Thank you; your statements make complete sense. Here is an example equation: The maximum gas velocity V (in m/s) in a pipe is given by V =175 (1/density)**0.43 where the units of gas density are kg/m**3. What would this equation transform to if the gas density was in lb/ft**3 and the desired velocity units were ft/s ?

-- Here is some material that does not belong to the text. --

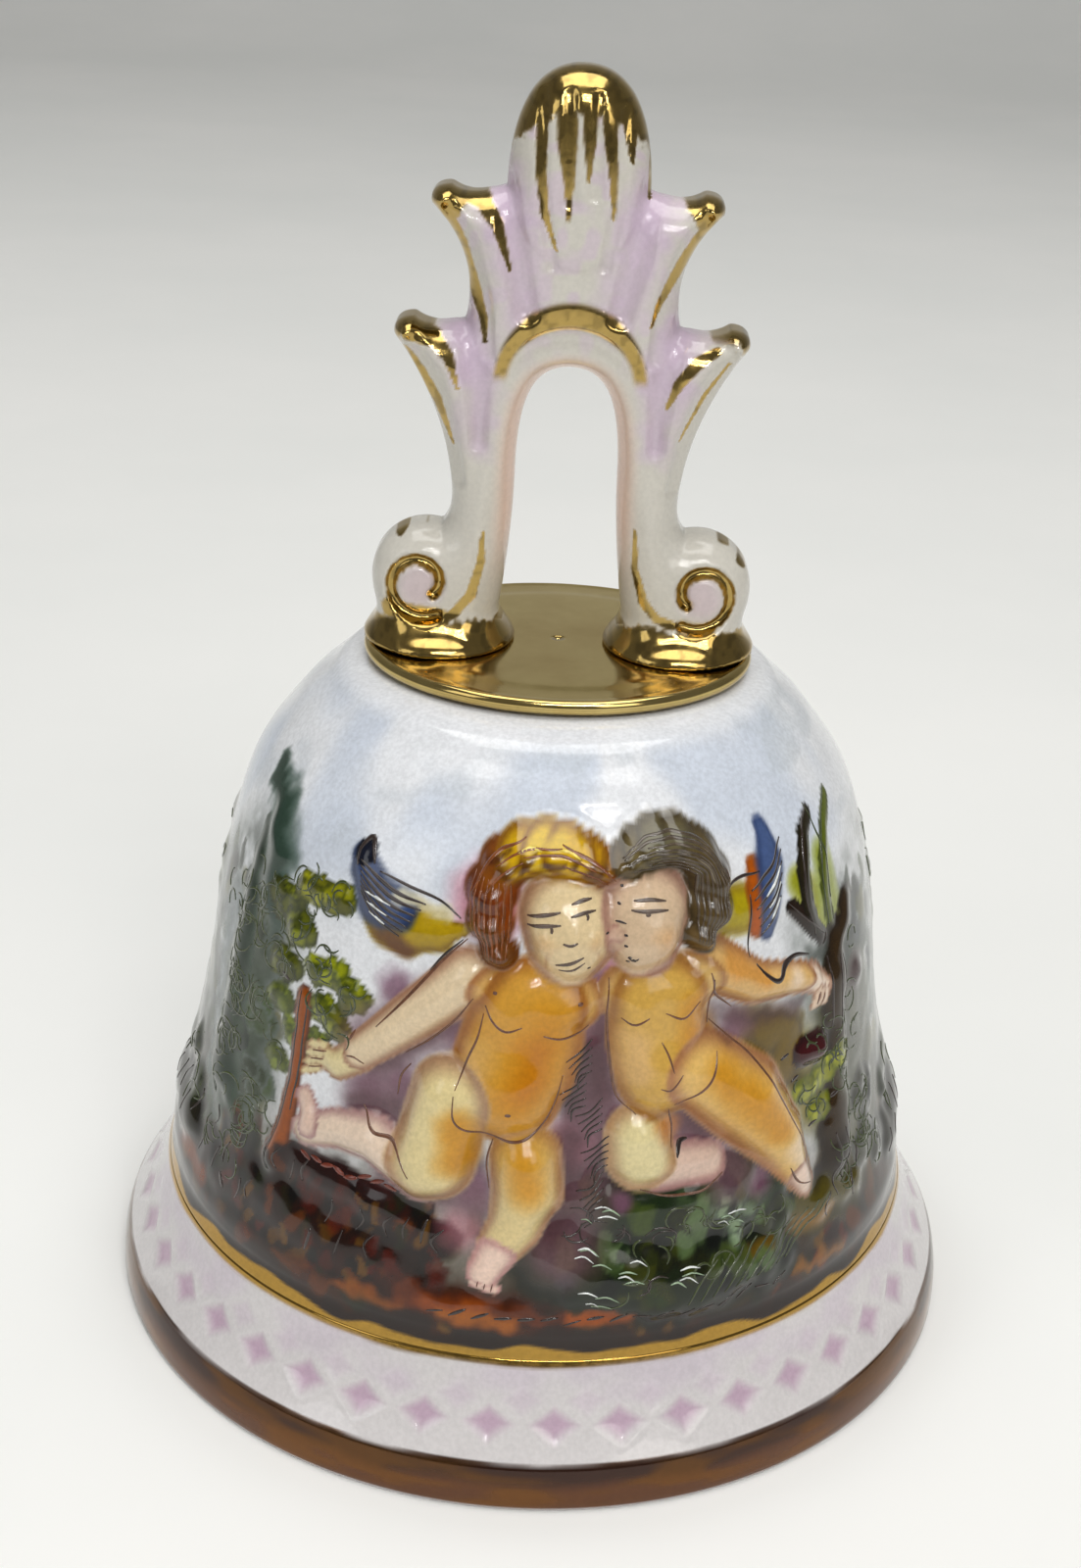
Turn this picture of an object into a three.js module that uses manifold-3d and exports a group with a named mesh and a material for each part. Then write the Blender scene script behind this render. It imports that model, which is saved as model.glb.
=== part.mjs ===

I assume you are using "**" to mean an exponent, so the problem is this:
The maximum gas velocity V (in m/s) in a pipe is given by \(\displaystyle V =175 \left(\dfrac{1}{\rho}\right)^{0.43}\) where the units of gas density are kg/m3. What would this equation transform to if the gas density was in lb/ft3 and the desired velocity units were ft/s ?
Nice example!
If we define new variables D = density in lb/ft
3, and U = velocity in ft/s, we would replace \(\displaystyle \rho\) with
\(\displaystyle \rho = D \dfrac{lb}{ft^3} \times \dfrac{0.4536 kg}{1 lb} \times \left(\dfrac{3.28 ft}{1 m}\right)^3 = 16 D kg/m^3\)
and V with
\(\displaystyle V = U \dfrac{ft}{s} \times \dfrac{1 m}{3.28 ft}= \dfrac{U}{3.28}m/s\)
making the new equation
\(\displaystyle \dfrac{U}{3.28} =175 \left(\dfrac{1}{16D}\right)^{0.43}\)
which, solving for U to make it a formula, becomes
\(\displaystyle U =574 \left(\dfrac{1}{16D}\right)^{0.43}\)
Or at least I think so. Check it out with some specific numbers.